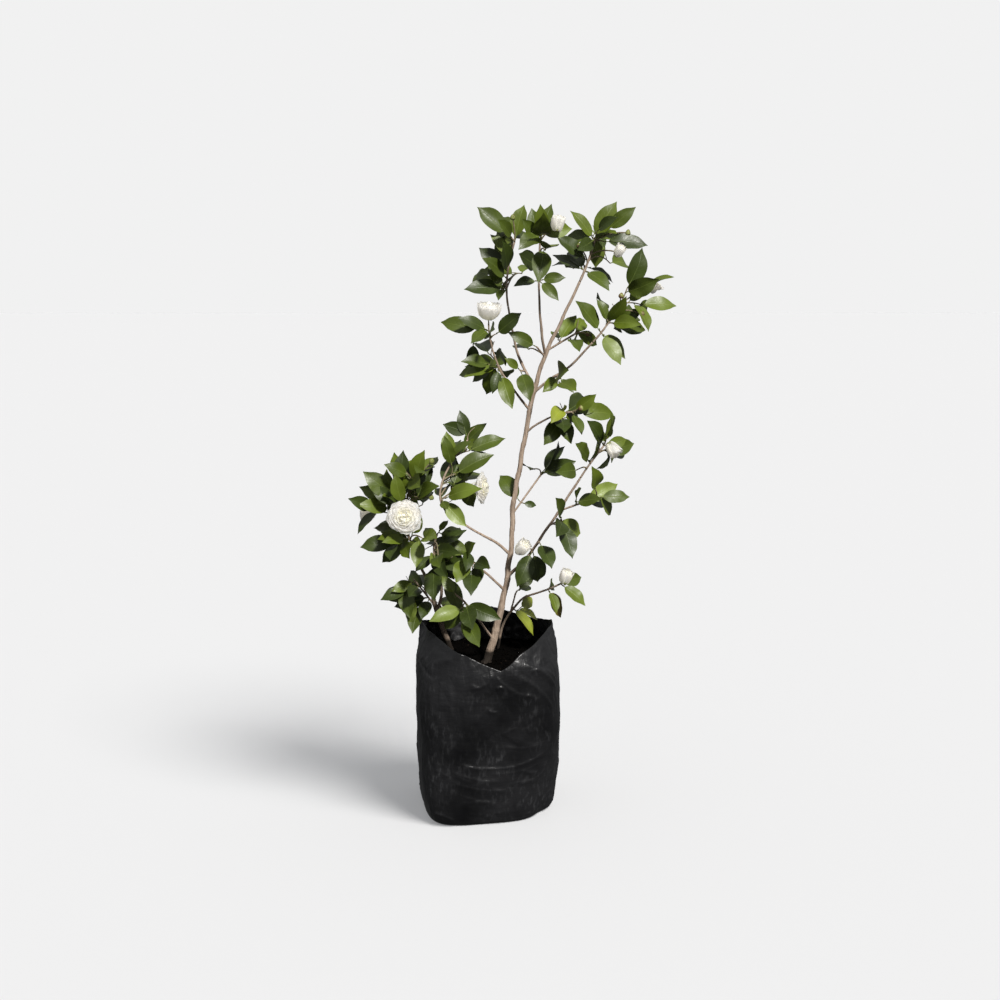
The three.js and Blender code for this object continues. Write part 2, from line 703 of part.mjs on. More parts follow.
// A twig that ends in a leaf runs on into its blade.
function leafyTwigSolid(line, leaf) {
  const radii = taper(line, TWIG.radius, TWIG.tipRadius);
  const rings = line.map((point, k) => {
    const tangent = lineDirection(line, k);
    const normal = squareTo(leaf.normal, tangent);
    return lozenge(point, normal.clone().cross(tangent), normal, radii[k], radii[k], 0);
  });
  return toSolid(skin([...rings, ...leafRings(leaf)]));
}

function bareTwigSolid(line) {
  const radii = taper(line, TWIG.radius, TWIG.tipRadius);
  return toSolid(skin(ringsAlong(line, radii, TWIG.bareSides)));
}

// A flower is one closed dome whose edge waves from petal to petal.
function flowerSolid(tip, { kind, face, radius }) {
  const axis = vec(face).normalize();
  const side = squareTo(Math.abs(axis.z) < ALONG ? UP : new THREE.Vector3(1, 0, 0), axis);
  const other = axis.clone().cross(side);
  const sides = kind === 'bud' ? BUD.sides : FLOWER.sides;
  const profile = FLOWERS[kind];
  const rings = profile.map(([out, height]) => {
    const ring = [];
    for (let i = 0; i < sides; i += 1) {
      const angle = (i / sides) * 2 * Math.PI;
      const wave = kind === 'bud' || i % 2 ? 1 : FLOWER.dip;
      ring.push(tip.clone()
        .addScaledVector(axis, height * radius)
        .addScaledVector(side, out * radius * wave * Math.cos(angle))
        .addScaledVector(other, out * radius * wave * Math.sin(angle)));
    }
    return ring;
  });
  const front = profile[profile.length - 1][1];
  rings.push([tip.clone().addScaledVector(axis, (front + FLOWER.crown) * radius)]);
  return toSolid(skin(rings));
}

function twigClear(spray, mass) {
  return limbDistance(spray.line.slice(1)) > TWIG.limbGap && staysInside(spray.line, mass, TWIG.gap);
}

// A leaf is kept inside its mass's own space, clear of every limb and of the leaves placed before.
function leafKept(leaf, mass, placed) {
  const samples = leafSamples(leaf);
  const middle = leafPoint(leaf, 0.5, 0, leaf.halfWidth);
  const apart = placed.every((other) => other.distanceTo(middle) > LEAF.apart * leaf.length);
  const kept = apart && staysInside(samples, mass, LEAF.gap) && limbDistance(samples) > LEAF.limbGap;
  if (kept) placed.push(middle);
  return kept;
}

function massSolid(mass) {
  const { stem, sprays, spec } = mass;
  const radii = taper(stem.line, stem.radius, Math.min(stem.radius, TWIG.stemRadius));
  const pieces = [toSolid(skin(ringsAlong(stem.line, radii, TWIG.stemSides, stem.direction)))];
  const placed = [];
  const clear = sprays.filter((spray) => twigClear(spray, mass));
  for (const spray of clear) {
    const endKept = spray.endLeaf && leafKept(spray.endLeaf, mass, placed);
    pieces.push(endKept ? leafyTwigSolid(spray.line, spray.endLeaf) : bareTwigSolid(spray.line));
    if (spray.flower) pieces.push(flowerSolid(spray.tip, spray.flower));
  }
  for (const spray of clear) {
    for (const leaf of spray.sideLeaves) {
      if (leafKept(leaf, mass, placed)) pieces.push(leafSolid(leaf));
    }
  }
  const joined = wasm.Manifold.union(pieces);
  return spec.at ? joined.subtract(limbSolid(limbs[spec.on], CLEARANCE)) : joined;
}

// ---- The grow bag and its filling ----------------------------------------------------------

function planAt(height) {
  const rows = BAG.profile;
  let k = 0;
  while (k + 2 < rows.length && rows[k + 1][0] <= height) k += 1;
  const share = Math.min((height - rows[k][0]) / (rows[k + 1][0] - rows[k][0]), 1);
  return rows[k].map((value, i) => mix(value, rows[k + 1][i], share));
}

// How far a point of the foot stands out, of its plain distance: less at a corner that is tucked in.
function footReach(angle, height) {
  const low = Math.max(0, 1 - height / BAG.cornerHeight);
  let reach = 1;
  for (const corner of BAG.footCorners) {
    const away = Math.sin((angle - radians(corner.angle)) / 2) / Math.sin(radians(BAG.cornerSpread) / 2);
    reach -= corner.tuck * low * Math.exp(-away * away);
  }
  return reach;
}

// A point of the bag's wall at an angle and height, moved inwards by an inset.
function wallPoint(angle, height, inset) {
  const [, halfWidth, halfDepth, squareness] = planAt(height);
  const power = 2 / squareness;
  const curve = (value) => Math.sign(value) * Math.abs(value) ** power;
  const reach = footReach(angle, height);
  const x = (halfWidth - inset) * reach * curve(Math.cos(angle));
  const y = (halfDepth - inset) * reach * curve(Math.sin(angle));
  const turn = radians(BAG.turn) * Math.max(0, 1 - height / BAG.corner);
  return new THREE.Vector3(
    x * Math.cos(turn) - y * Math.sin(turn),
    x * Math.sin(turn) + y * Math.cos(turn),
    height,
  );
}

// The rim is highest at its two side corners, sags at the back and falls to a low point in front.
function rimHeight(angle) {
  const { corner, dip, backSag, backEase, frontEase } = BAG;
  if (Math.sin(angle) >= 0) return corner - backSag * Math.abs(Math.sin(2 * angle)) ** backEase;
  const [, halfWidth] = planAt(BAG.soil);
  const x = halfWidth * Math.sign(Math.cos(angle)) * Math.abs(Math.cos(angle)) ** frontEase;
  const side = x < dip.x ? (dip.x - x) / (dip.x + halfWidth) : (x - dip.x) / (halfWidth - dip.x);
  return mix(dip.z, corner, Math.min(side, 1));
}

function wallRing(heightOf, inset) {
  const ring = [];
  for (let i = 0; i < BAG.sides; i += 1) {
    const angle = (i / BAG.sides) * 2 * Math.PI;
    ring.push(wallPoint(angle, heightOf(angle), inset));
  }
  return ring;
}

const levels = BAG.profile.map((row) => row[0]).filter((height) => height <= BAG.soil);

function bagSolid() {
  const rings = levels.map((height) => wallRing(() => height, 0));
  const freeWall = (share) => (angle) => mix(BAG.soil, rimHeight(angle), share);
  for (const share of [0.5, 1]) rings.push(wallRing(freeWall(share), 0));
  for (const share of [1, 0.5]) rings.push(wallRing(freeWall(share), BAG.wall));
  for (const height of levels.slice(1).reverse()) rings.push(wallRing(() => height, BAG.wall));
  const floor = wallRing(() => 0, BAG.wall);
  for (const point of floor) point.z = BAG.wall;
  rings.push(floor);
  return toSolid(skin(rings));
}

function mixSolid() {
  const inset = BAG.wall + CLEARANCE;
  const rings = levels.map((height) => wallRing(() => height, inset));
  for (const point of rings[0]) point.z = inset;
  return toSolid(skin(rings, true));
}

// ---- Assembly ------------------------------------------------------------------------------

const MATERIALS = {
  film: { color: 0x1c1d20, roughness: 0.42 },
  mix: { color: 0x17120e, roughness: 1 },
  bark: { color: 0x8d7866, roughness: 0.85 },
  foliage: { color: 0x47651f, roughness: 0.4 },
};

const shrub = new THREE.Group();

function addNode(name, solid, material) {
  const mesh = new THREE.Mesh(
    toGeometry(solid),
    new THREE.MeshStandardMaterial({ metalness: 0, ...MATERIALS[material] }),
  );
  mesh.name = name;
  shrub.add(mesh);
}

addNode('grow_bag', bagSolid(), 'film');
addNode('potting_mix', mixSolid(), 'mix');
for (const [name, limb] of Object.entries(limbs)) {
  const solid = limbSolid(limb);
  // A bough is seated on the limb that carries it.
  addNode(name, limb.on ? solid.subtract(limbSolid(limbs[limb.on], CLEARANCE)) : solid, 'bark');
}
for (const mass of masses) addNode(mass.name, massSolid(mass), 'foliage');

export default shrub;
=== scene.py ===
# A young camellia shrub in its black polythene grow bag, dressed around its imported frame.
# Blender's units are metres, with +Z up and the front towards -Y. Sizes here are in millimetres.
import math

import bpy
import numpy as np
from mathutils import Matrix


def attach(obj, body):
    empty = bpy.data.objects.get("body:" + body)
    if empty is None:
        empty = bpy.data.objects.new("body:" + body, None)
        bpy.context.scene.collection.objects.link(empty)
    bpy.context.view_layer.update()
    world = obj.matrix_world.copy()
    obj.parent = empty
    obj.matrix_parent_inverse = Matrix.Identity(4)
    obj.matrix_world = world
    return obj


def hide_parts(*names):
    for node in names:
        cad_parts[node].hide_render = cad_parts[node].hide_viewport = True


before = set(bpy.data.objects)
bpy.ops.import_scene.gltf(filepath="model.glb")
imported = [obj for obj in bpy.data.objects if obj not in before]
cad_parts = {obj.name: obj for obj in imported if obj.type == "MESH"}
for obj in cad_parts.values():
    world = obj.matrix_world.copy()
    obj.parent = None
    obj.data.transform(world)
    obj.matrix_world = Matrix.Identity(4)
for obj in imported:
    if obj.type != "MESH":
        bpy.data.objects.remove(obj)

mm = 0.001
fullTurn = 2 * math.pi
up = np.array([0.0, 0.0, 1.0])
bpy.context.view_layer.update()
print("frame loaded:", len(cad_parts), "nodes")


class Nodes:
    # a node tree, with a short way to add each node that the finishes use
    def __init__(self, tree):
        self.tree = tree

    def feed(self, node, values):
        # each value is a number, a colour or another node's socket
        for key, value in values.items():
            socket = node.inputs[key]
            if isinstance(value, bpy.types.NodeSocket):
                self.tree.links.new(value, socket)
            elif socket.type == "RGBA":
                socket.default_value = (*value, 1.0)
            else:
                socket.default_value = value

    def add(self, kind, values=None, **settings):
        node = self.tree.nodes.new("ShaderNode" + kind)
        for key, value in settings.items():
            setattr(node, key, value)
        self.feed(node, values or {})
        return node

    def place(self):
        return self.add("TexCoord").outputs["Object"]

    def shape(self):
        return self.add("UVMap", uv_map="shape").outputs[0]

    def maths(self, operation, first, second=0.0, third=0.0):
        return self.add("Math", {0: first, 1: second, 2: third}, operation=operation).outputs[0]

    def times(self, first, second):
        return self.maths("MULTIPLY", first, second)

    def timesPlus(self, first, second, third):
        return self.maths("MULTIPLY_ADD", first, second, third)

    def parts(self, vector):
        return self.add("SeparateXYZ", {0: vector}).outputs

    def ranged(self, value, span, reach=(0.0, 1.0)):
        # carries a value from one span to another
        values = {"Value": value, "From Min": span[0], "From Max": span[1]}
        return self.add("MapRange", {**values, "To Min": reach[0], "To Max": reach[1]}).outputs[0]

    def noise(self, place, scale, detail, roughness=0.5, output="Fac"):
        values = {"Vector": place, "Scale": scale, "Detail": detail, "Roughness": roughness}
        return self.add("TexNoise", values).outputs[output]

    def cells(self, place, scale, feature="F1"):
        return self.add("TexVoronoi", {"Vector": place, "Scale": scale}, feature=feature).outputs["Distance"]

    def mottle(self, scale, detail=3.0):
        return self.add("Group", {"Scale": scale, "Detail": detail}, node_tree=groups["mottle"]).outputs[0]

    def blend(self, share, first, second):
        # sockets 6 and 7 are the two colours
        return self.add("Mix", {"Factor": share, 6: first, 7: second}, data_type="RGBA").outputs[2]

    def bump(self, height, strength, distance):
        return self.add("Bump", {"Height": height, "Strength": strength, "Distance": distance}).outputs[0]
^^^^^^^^
### Goal
Exactly repeat the lines from the line with "bpy.data.objects.remove(obj)" to the line with "socket.default_value = value", including both, and output nothing else.

### Final result
        bpy.data.objects.remove(obj)

mm = 0.001
fullTurn = 2 * math.pi
up = np.array([0.0, 0.0, 1.0])
bpy.context.view_layer.update()
print("frame loaded:", len(cad_parts), "nodes")


class Nodes:
    # a node tree, with a short way to add each node that the finishes use
    def __init__(self, tree):
        self.tree = tree

    def feed(self, node, values):
        # each value is a number, a colour or another node's socket
        for key, value in values.items():
            socket = node.inputs[key]
            if isinstance(value, bpy.types.NodeSocket):
                self.tree.links.new(value, socket)
            elif socket.type == "RGBA":
                socket.default_value = (*value, 1.0)
            else:
                socket.default_value = value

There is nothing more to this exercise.